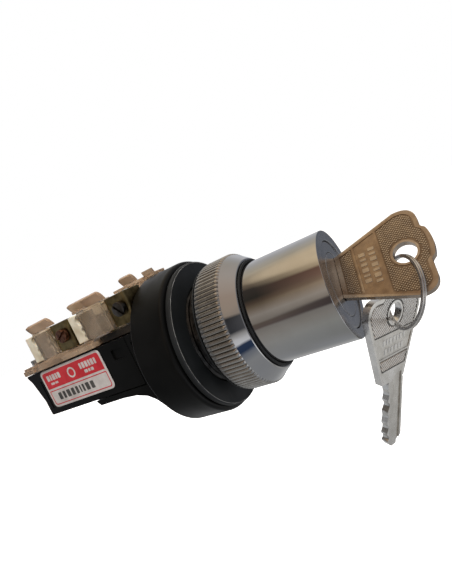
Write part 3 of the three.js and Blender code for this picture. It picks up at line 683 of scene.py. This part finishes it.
def label():
    """A sticker with a red band, a thin red frame and plain bars in place of any print."""
    low, high = corners("label")
    skin_x = low.x
    sheet = filleted(rectangle(low.y, low.z, high.y, high.z), 1.7, 6)
    base = prism(sheet, skin_x + 0.05, high.x, SIDE)
    piece("label_sheet", soften(base, 0.03, 1, 40), PAPER, ["label"])
    inset = 0.75
    y0, y1, z0, z1 = low.y + inset, high.y - inset, low.z + inset, high.z - inset
    middle = z0 + 0.47 * (z1 - z0)
    ink = skin_x + 0.025, skin_x + 0.1
    band = prism(filleted(rectangle(y0, middle + 0.4, y1, z1), [0.2, 0.2, 1.1, 1.1], 5), *ink, SIDE)
    lower = frame_prism(
        filleted(rectangle(y0, z0, y1, middle - 0.3), [1.1, 1.1, 0.2, 0.2], 5),
        filleted(rectangle(y0 + 0.3, z0 + 0.3, y1 - 0.3, middle - 0.6), [0.9, 0.9, 0.15, 0.15], 5),
        *ink, SIDE)
    piece("label_red", merged(band, lower), RED_INK)

    def strokes(y, widths, gap, low_z, high_z, corner, start, end):
        """Upright bars of these widths, side by side from y towards the front."""
        made = []
        for width in widths:
            outline = filleted(rectangle(y - width, low_z, y, high_z), corner, 2)
            made.append(prism(outline, skin_x + start, skin_x + end, SIDE))
            y -= width + gap
        return made

    top = z1 - 1.1
    pale = []
    for y, widths, z, tall in (
            (y1 - 1.6, (1.2, 0.8, 1.2, 0.8, 1.2), top - 1.9, 1.9),
            (y1 - 2.4, (1.8, 1.4), top - 3.3, 0.7),
            (y0 + 9.4, (0.8, 1.1, 1.1, 0.8, 1.1, 0.8), top - 1.9, 1.9),
            (y0 + 8.2, (1.4, 0.8, 1.2), top - 3.5, 1.0)):
        pale += strokes(y, widths, 0.35, z, z + tall, 0.2, 0.005, 0.06)
    centre = (y0 + y1) / 2 + 0.2, top - 1.7
    pale.append(frame_prism(circle(*centre, 1.75, 36), circle(*centre, 1.2, 36),
                            skin_x + 0.005, skin_x + 0.06, SIDE))
    piece("label_bars", merged(*pale), PAPER)
    dark = strokes(y1 - 3.2, (1.5, 1.2, 1.6, 1.4, 1.2, 0.6, 0.9, 1.6, 1.5), 0.7, z0 + 1.35,
                   middle - 1.5, 0.25, 0.01, 0.07)
    piece("label_marks", merged(*dark), BLACK_INK)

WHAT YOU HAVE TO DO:
Return every line exactly.

OUTPUT OF THE TASK:
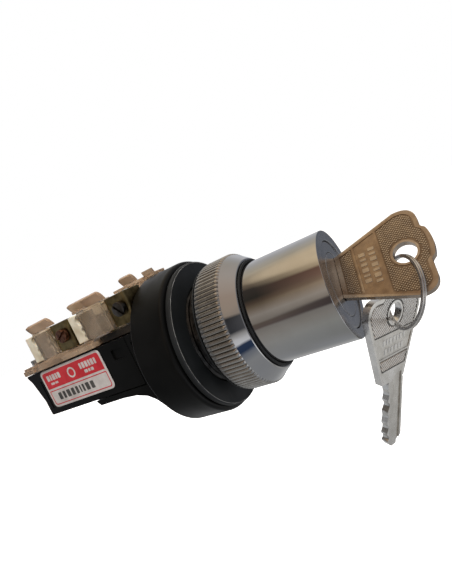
Write part 3 of the three.js and Blender code for this picture. It picks up at line 683 of scene.py. This part finishes it.
def label():
    """A sticker with a red band, a thin red frame and plain bars in place of any print."""
    low, high = corners("label")
    skin_x = low.x
    sheet = filleted(rectangle(low.y, low.z, high.y, high.z), 1.7, 6)
    base = prism(sheet, skin_x + 0.05, high.x, SIDE)
    piece("label_sheet", soften(base, 0.03, 1, 40), PAPER, ["label"])
    inset = 0.75
    y0, y1, z0, z1 = low.y + inset, high.y - inset, low.z + inset, high.z - inset
    middle = z0 + 0.47 * (z1 - z0)
    ink = skin_x + 0.025, skin_x + 0.1
    band = prism(filleted(rectangle(y0, middle + 0.4, y1, z1), [0.2, 0.2, 1.1, 1.1], 5), *ink, SIDE)
    lower = frame_prism(
        filleted(rectangle(y0, z0, y1, middle - 0.3), [1.1, 1.1, 0.2, 0.2], 5),
        filleted(rectangle(y0 + 0.3, z0 + 0.3, y1 - 0.3, middle - 0.6), [0.9, 0.9, 0.15, 0.15], 5),
        *ink, SIDE)
    piece("label_red", merged(band, lower), RED_INK)

    def strokes(y, widths, gap, low_z, high_z, corner, start, end):
        """Upright bars of these widths, side by side from y towards the front."""
        made = []
        for width in widths:
            outline = filleted(rectangle(y - width, low_z, y, high_z), corner, 2)
            made.append(prism(outline, skin_x + start, skin_x + end, SIDE))
            y -= width + gap
        return made

    top = z1 - 1.1
    pale = []
    for y, widths, z, tall in (
            (y1 - 1.6, (1.2, 0.8, 1.2, 0.8, 1.2), top - 1.9, 1.9),
            (y1 - 2.4, (1.8, 1.4), top - 3.3, 0.7),
            (y0 + 9.4, (0.8, 1.1, 1.1, 0.8, 1.1, 0.8), top - 1.9, 1.9),
            (y0 + 8.2, (1.4, 0.8, 1.2), top - 3.5, 1.0)):
        pale += strokes(y, widths, 0.35, z, z + tall, 0.2, 0.005, 0.06)
    centre = (y0 + y1) / 2 + 0.2, top - 1.7
    pale.append(frame_prism(circle(*centre, 1.75, 36), circle(*centre, 1.2, 36),
                            skin_x + 0.005, skin_x + 0.06, SIDE))
    piece("label_bars", merged(*pale), PAPER)
    dark = strokes(y1 - 3.2, (1.5, 1.2, 1.6, 1.4, 1.2, 0.6, 0.9, 1.6, 1.5), 0.7, z0 + 1.35,
                   middle - 1.5, 0.25, 0.01, 0.07)
    piece("label_marks", merged(*dark), BLACK_INK)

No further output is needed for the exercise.